Des membres de la société civile ont également fait l’objet de convocations répétées en 2010 et 2011. À la fin août, le Président Pierre Nkurunziza a mis en garde certaines associations de la société civile en réaction à leurs critiques de la pression exercée par l'État sur les journalistes, les avocats et les militants de la société civile.

 

Pierre-Claver Mbonimpa, président de l'organisation de défense des droits humains Association burundaise pour la protection des droits humains et des personnes détenues (APRODH), et Gabriel Rufyiri, président de l’Observatoire de lutte contre la corruption et les malversations économiques (OLUCOME), ont été interrogés par le parquet à de nombreuses reprises, mais non inculpés.

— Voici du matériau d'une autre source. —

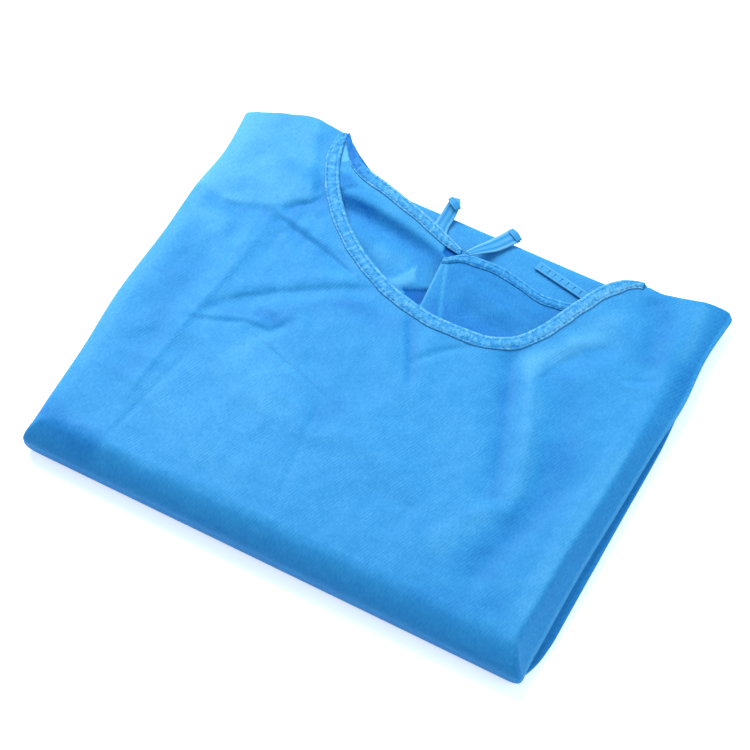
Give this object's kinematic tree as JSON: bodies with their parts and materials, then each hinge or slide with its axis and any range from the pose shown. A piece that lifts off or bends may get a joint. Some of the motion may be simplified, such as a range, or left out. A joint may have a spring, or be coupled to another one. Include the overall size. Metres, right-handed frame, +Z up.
{
  "type": "folded isolation gown",
  "caption": "Disposable isolation gown of nonwoven cloth, folded into a flat rectangular pack with the bound round neckline uppermost.",
  "frame": {"origin": "on the floor, under the middle of the folded pack's bounding box", "axes": "+X to the right along the near rolled edge, +Y from the near rolled edge to the neck and shoulders, +Z up out of the front panel"},
  "size_m": [0.3898, 0.3379, 0.0295],
  "materials": {
    "cloth": "sky blue spunbond nonwoven, fine embossed points, soft sheen",
    "inner_cloth": "wrong side of the same nonwoven, matt",
    "tape": "pale blue folded binding tape with rows of stitches"
  },
  "bodies": {
    "root": {"front_panel": "cloth", "folded_layers": "cloth", "back_panel_left": "inner_cloth", "back_panel_right": "inner_cloth", "neck_binding_front": "tape", "neck_binding_back_left": "tape", "neck_binding_back_right": "tape", "neck_tie_left": "tape", "neck_tie_right": "tape", "tape_end": "tape"}
  },
  "joints": []
}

En septembre, leurs interrogatoires comportaient des allusions au fait que les deux hommes seraient impliqués dans l'assassinat de l'ancien vice-président d'OLUCOME, Ernest Manirumva, en 2009.

 

Des avocats ont également été harcelés et plusieurs d’entre eux ont été arrêtés. François Nyamoya, un avocat arrêté le 28 juillet, se trouve toujours en détention.